## BEGIN
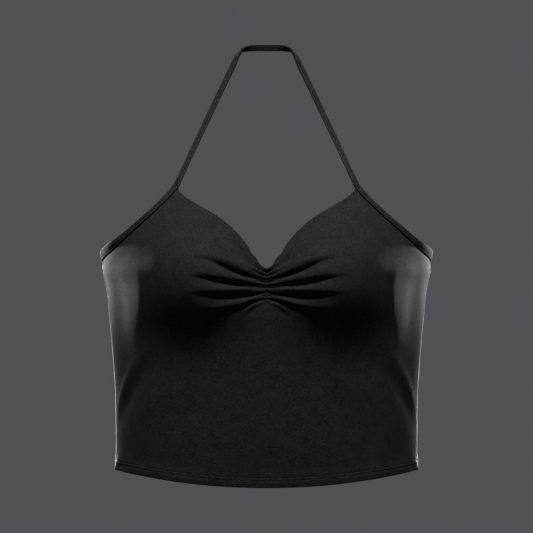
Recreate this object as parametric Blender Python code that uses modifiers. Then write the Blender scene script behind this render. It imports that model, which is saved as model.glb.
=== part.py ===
"""A black jersey halter neck top, in the hollow form it has when worn.

The origin is at the nape, on the inner face of the neck strap. +Z is up and the
front faces -Y. A "drop" is a distance below the nape, and an "angle" runs round
the body in degrees from centre front towards +X. Sizes are in millimetres and
become metres when a mesh is made.
"""
import math

import bmesh
import bpy
import numpy as np

MM = 0.001

# Cloth and seams
WALL = 1.4                  # body jersey
HEM_WALL = 2.4              # turned-up hem, two layers
HEM_DEPTH = 10.0
HEM_STEP = 0.6              # height of the step where the hem's second layer ends
SEAM_GAP = 0.3
BINDING_THICKNESS = 2.4
BINDING_PROUD = 1.1         # how far the binding stands out from the panel beside it
BINDING_ROUNDNESS = 0.6     # 1 makes the strip's section an ellipse, less a flatter one

# Body form
SIDE_LINE_Y = -45.0         # the sides of the body lie this far in front of the nape
FRONT_SQUARENESS = 2.2      # 2 gives an ellipse, more a squarer ring
BACK_SQUARENESS = 2.3
SIDE_SEAM_ANGLE = 80.0
APEX_ANGLE = 33.3           # where the neckline meets the strap

# Bust shaping
BUST_X = 72.0
BUST_DROP = 245.0
BUST_HEIGHT = 21.0
BUST_SPREAD = 48.0
BUST_RISE = 72.0
BUST_FALL = 42.0

# Centre front gather
PULL_IN = 4.0               # how far the gathered seam draws the front in
PULL_WIDTH = 16.0
PULL_DROP = 246.0
PULL_REACH = 26.0
SEAM_DENT = 1.0
SEAM_DENT_WIDTH = 2.2
PLEAT_HEIGHT = 0.8          # small pleats, two to each large fold, close to the seam
PLEAT_REACH = 8.0
FOLD_AT_SEAM = 0.6          # share of its full height that a fold has at the seam
FOLD_GROWTH = 16.0
FOLD_STEADY = 0.3           # share of its reach before a fold starts to fade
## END
THE TASK | Can you give every line above again, exactly as written?

FINAL RESULT |
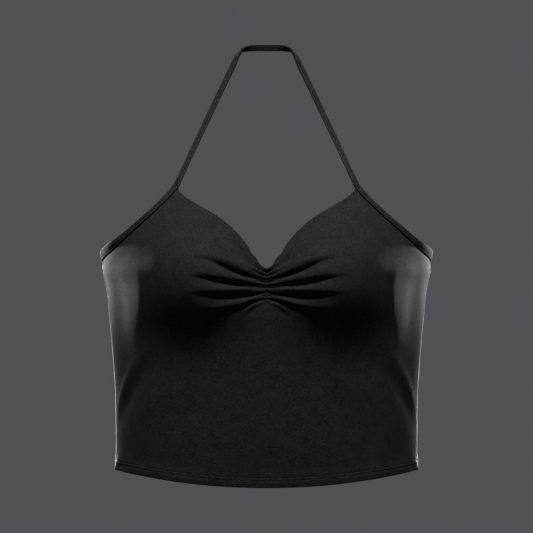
Recreate this object as parametric Blender Python code that uses modifiers. Then write the Blender scene script behind this render. It imports that model, which is saved as model.glb.
=== part.py ===
"""A black jersey halter neck top, in the hollow form it has when worn.

The origin is at the nape, on the inner face of the neck strap. +Z is up and the
front faces -Y. A "drop" is a distance below the nape, and an "angle" runs round
the body in degrees from centre front towards +X. Sizes are in millimetres and
become metres when a mesh is made.
"""
import math

import bmesh
import bpy
import numpy as np

MM = 0.001

# Cloth and seams
WALL = 1.4                  # body jersey
HEM_WALL = 2.4              # turned-up hem, two layers
HEM_DEPTH = 10.0
HEM_STEP = 0.6              # height of the step where the hem's second layer ends
SEAM_GAP = 0.3
BINDING_THICKNESS = 2.4
BINDING_PROUD = 1.1         # how far the binding stands out from the panel beside it
BINDING_ROUNDNESS = 0.6     # 1 makes the strip's section an ellipse, less a flatter one

# Body form
SIDE_LINE_Y = -45.0         # the sides of the body lie this far in front of the nape
FRONT_SQUARENESS = 2.2      # 2 gives an ellipse, more a squarer ring
BACK_SQUARENESS = 2.3
SIDE_SEAM_ANGLE = 80.0
APEX_ANGLE = 33.3           # where the neckline meets the strap

# Bust shaping
BUST_X = 72.0
BUST_DROP = 245.0
BUST_HEIGHT = 21.0
BUST_SPREAD = 48.0
BUST_RISE = 72.0
BUST_FALL = 42.0

# Centre front gather
PULL_IN = 4.0               # how far the gathered seam draws the front in
PULL_WIDTH = 16.0
PULL_DROP = 246.0
PULL_REACH = 26.0
SEAM_DENT = 1.0
SEAM_DENT_WIDTH = 2.2
PLEAT_HEIGHT = 0.8          # small pleats, two to each large fold, close to the seam
PLEAT_REACH = 8.0
FOLD_AT_SEAM = 0.6          # share of its full height that a fold has at the seam
FOLD_GROWTH = 16.0
FOLD_STEADY = 0.3           # share of its reach before a fold starts to fade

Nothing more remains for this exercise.